* Exercise details: Below are several entries. Transcribe exactly those lines that fall from the one with "low, high = Vector((1e9,)" through the one with "point = shown.matrix_world", end lines included.

[Entries taken from a collection]
▼

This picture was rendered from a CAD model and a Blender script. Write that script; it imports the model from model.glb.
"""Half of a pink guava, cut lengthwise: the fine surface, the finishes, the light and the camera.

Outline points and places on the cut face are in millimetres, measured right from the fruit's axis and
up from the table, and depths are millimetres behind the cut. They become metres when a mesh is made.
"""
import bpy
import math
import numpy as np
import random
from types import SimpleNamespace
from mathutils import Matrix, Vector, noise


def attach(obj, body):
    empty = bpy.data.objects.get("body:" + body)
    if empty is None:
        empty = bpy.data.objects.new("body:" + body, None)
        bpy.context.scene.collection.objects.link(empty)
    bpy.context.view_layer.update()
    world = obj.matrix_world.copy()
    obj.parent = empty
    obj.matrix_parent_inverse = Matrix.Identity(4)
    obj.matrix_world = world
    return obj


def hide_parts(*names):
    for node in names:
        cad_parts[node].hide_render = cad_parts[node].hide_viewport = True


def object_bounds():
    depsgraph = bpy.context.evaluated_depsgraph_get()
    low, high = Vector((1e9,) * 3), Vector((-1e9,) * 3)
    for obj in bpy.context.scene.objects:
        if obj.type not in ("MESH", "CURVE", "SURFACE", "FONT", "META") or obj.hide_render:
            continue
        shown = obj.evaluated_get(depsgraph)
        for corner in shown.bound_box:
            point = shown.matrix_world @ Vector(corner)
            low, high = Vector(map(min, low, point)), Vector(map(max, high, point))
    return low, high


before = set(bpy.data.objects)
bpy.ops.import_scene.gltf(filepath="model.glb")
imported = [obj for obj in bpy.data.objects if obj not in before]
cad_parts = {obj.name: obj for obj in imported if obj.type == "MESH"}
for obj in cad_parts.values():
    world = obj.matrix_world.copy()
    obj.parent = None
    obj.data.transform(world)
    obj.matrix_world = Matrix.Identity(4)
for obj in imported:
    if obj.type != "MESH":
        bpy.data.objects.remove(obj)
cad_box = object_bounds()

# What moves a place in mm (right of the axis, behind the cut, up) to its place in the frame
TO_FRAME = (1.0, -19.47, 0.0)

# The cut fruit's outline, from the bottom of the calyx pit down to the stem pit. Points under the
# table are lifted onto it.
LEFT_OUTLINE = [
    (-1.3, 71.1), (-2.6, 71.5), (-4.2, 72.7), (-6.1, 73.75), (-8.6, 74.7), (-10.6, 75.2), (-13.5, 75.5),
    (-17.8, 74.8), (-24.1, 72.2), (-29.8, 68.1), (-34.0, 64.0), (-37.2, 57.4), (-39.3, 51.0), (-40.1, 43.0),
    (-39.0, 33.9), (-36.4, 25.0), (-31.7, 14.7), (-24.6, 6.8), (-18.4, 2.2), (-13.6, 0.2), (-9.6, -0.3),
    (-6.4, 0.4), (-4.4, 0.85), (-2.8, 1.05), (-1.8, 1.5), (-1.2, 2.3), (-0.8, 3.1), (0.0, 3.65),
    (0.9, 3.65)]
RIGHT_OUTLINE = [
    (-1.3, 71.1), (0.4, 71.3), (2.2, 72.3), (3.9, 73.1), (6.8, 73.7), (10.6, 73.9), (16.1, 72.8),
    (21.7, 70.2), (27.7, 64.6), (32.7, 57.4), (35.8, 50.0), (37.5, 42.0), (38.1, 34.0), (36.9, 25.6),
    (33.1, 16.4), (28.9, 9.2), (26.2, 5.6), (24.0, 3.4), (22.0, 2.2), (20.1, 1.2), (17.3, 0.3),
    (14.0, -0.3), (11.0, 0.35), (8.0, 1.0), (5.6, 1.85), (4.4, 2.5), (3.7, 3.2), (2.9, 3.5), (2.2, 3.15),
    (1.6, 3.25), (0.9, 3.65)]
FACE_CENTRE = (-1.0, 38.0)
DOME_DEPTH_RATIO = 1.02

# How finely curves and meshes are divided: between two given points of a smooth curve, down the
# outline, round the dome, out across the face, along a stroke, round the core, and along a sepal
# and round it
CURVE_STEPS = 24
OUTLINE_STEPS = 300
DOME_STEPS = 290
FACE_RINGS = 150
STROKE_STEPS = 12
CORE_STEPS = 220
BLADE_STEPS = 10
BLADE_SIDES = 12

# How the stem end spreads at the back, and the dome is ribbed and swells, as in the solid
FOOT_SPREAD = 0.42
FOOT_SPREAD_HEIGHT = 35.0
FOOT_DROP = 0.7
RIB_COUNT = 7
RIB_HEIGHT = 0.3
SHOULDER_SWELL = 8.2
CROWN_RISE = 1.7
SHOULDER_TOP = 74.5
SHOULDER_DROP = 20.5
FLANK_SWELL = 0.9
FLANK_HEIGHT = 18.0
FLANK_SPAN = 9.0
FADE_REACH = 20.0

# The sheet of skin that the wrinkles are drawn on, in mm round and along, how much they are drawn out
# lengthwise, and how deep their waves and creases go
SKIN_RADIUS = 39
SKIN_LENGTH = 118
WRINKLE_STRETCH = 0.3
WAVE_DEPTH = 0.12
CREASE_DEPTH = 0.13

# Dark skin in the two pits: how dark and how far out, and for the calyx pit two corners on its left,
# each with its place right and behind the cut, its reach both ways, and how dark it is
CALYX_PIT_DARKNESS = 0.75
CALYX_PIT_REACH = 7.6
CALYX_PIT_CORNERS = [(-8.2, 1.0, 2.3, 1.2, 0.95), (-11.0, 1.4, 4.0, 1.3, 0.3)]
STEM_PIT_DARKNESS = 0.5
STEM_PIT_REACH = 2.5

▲
▼

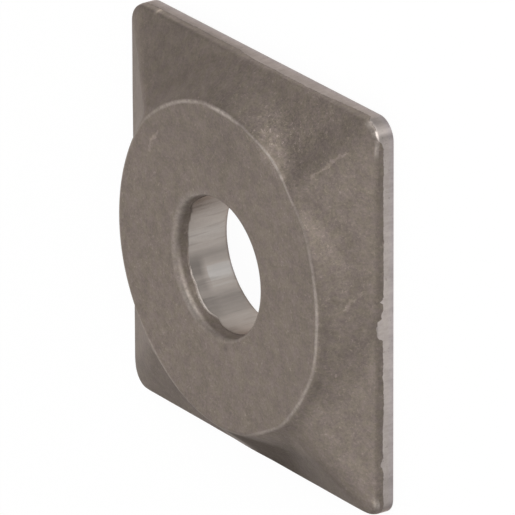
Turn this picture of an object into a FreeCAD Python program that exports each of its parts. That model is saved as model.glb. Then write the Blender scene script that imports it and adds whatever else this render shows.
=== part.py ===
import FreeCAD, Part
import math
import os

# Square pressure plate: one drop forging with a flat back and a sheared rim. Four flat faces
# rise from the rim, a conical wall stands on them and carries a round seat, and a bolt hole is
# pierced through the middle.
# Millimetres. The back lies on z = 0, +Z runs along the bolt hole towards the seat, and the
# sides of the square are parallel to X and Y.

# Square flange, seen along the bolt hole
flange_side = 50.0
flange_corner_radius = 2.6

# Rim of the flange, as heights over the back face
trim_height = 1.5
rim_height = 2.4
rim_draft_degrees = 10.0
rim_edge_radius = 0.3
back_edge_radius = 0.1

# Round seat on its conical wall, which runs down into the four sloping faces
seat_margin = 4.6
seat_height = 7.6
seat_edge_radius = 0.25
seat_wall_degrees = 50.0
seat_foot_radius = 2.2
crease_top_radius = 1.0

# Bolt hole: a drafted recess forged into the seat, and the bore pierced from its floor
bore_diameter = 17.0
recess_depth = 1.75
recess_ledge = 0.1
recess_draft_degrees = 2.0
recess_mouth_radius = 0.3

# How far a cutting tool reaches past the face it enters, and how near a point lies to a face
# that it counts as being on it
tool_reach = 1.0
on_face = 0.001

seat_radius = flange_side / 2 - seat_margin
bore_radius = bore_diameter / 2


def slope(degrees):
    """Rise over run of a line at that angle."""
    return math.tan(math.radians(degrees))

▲

* Result:
    low, high = Vector((1e9,) * 3), Vector((-1e9,) * 3)
    for obj in bpy.context.scene.objects:
        if obj.type not in ("MESH", "CURVE", "SURFACE", "FONT", "META") or obj.hide_render:
            continue
        shown = obj.evaluated_get(depsgraph)
        for corner in shown.bound_box:
            point = shown.matrix_world @ Vector(corner)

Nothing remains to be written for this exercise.